─── DATA FOR THIS TASK ───
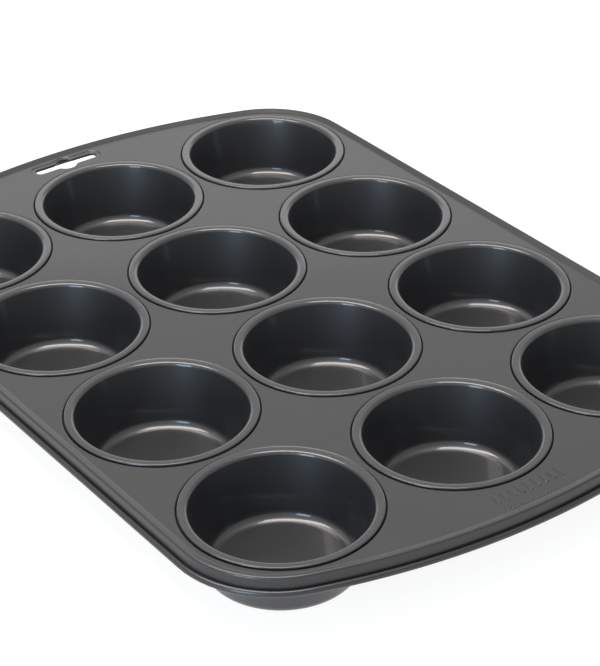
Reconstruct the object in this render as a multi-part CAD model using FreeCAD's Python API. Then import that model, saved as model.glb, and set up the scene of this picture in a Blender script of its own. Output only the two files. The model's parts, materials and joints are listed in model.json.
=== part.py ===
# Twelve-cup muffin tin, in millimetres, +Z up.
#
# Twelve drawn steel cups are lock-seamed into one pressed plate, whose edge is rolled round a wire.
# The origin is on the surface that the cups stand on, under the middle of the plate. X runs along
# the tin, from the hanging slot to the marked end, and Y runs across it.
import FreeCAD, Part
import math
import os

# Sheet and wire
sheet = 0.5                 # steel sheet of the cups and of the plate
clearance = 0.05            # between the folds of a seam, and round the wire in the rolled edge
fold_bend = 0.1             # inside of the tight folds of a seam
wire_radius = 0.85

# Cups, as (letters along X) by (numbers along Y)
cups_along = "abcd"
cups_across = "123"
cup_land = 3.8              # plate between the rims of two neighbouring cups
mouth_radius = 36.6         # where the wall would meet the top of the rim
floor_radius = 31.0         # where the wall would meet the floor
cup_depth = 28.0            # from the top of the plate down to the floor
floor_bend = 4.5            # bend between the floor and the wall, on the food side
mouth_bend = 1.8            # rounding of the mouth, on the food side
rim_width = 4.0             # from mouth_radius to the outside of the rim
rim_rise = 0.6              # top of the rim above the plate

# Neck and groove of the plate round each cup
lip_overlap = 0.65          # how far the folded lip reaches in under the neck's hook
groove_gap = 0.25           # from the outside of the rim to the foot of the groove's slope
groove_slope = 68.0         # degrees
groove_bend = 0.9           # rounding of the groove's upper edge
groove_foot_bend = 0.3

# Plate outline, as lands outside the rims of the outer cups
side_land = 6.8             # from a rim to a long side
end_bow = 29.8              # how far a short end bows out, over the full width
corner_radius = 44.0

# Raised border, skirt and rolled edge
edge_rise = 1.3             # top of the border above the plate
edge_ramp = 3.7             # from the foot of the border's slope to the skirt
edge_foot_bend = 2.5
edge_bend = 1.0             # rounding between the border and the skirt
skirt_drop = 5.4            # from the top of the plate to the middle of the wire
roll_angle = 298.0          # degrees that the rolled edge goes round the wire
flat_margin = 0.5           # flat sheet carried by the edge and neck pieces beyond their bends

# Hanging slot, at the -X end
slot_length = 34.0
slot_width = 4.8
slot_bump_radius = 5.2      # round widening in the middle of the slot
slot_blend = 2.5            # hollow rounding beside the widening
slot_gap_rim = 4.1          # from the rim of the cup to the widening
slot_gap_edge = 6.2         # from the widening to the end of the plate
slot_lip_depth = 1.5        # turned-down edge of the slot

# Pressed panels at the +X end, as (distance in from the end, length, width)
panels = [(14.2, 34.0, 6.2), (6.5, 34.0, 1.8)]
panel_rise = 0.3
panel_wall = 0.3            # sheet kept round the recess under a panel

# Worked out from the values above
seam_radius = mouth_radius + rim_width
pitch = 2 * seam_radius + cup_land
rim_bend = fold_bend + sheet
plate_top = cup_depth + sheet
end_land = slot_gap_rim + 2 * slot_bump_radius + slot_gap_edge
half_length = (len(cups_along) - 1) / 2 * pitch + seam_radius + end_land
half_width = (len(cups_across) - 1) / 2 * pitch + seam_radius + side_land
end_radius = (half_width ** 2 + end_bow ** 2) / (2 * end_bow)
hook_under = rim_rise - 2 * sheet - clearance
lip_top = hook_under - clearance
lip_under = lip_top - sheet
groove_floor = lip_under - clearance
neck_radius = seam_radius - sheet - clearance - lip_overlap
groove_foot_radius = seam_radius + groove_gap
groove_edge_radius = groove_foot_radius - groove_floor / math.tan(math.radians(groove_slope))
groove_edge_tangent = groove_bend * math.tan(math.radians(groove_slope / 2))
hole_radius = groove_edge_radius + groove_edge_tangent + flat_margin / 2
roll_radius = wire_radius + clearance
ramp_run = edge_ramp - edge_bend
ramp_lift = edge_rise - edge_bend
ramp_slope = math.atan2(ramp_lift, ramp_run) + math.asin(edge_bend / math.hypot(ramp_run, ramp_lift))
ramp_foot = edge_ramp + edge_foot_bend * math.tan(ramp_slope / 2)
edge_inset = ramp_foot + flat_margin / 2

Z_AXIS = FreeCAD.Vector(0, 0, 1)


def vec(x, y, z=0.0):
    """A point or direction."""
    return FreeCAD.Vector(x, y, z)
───
─── DATA FOR THIS TASK ───
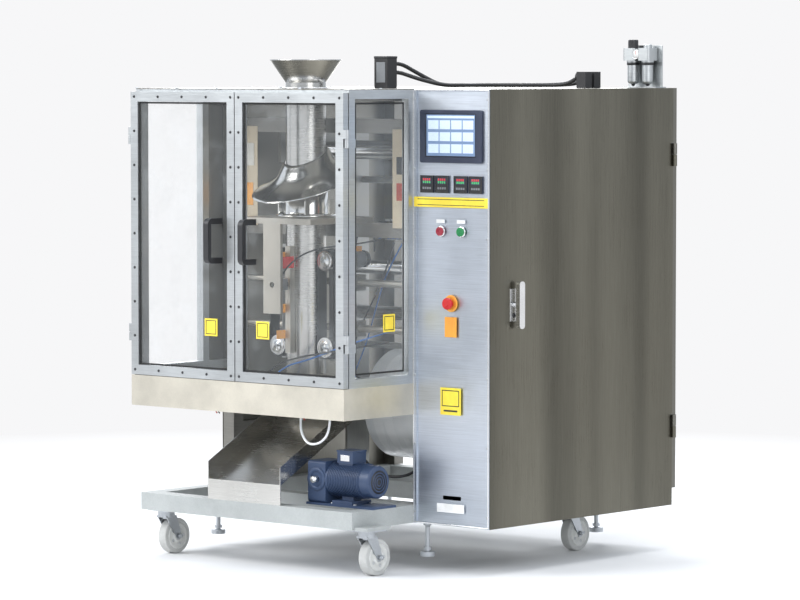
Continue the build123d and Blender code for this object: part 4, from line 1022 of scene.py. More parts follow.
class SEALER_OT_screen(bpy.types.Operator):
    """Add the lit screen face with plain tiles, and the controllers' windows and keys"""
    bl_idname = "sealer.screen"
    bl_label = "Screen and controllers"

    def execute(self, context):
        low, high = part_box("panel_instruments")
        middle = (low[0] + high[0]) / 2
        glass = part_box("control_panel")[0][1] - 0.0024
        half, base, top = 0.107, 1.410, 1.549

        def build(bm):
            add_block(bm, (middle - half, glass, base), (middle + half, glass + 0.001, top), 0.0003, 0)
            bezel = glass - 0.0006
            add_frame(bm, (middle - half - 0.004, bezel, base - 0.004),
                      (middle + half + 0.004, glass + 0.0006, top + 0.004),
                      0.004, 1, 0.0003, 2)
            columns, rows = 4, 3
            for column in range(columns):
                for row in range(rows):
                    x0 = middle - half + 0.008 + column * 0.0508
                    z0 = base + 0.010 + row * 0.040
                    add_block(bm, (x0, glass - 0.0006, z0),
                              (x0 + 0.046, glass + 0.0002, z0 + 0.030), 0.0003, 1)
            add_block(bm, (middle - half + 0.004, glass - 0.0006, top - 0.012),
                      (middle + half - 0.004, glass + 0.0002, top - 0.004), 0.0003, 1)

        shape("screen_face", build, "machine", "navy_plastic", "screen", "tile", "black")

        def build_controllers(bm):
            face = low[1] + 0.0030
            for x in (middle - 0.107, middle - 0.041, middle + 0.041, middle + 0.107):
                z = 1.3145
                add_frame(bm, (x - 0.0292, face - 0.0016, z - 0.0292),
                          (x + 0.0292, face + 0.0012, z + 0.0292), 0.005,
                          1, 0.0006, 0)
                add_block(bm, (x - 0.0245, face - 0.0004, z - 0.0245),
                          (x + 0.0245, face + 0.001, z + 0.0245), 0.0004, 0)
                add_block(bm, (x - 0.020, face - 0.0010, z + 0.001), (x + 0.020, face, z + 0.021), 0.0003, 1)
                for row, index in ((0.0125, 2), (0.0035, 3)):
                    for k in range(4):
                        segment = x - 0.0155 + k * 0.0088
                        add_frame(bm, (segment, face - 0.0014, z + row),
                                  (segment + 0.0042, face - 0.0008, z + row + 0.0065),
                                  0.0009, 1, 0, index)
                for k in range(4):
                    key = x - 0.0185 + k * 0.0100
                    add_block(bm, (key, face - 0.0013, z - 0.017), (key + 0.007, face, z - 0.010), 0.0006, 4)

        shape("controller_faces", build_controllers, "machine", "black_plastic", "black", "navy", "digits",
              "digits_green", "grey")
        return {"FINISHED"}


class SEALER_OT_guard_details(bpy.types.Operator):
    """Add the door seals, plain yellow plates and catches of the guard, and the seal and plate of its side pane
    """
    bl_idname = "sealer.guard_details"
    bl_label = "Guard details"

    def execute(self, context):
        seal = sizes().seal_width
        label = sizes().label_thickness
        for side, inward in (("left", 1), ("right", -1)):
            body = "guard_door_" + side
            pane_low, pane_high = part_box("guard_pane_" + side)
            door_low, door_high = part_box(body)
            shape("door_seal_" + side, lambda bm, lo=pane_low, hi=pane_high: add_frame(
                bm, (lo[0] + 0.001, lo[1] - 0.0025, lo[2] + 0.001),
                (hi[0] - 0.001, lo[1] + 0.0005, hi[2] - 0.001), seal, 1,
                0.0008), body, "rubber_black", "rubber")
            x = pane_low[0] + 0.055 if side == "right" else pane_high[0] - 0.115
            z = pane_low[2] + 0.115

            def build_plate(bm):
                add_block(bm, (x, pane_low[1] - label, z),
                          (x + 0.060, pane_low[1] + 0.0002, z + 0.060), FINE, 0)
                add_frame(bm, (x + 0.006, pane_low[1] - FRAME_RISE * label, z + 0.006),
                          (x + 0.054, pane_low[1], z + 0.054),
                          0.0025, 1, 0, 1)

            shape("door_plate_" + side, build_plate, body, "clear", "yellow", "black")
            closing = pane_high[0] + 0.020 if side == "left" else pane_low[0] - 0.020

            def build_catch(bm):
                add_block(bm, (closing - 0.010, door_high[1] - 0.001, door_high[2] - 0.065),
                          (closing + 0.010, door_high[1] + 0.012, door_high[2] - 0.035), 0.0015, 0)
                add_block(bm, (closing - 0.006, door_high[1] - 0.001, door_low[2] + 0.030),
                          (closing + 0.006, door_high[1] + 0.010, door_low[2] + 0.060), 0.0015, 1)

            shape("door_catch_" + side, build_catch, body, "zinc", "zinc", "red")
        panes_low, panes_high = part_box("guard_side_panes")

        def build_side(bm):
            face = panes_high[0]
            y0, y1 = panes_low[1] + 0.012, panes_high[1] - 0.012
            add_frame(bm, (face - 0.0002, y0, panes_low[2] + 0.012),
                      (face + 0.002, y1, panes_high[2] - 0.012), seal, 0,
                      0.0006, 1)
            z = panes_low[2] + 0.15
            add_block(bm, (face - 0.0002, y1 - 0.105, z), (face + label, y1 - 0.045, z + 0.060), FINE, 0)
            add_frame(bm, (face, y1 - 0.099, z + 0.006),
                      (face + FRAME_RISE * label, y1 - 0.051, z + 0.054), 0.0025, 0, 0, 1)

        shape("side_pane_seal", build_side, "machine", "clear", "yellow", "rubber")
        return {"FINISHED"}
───
YOUR INSTRUCTIONS >> Extract the lines from the line with "Continue the build123d" to the line with "(middle + half - 0.004, glass", inclusive, reproducing them exactly and leaving out every other line.

WRITTEN RESPONSE >>
Continue the build123d and Blender code for this object: part 4, from line 1022 of scene.py. More parts follow.
class SEALER_OT_screen(bpy.types.Operator):
    """Add the lit screen face with plain tiles, and the controllers' windows and keys"""
    bl_idname = "sealer.screen"
    bl_label = "Screen and controllers"

    def execute(self, context):
        low, high = part_box("panel_instruments")
        middle = (low[0] + high[0]) / 2
        glass = part_box("control_panel")[0][1] - 0.0024
        half, base, top = 0.107, 1.410, 1.549

        def build(bm):
            add_block(bm, (middle - half, glass, base), (middle + half, glass + 0.001, top), 0.0003, 0)
            bezel = glass - 0.0006
            add_frame(bm, (middle - half - 0.004, bezel, base - 0.004),
                      (middle + half + 0.004, glass + 0.0006, top + 0.004),
                      0.004, 1, 0.0003, 2)
            columns, rows = 4, 3
            for column in range(columns):
                for row in range(rows):
                    x0 = middle - half + 0.008 + column * 0.0508
                    z0 = base + 0.010 + row * 0.040
                    add_block(bm, (x0, glass - 0.0006, z0),
                              (x0 + 0.046, glass + 0.0002, z0 + 0.030), 0.0003, 1)
            add_block(bm, (middle - half + 0.004, glass - 0.0006, top - 0.012),
                      (middle + half - 0.004, glass + 0.0002, top - 0.004), 0.0003, 1)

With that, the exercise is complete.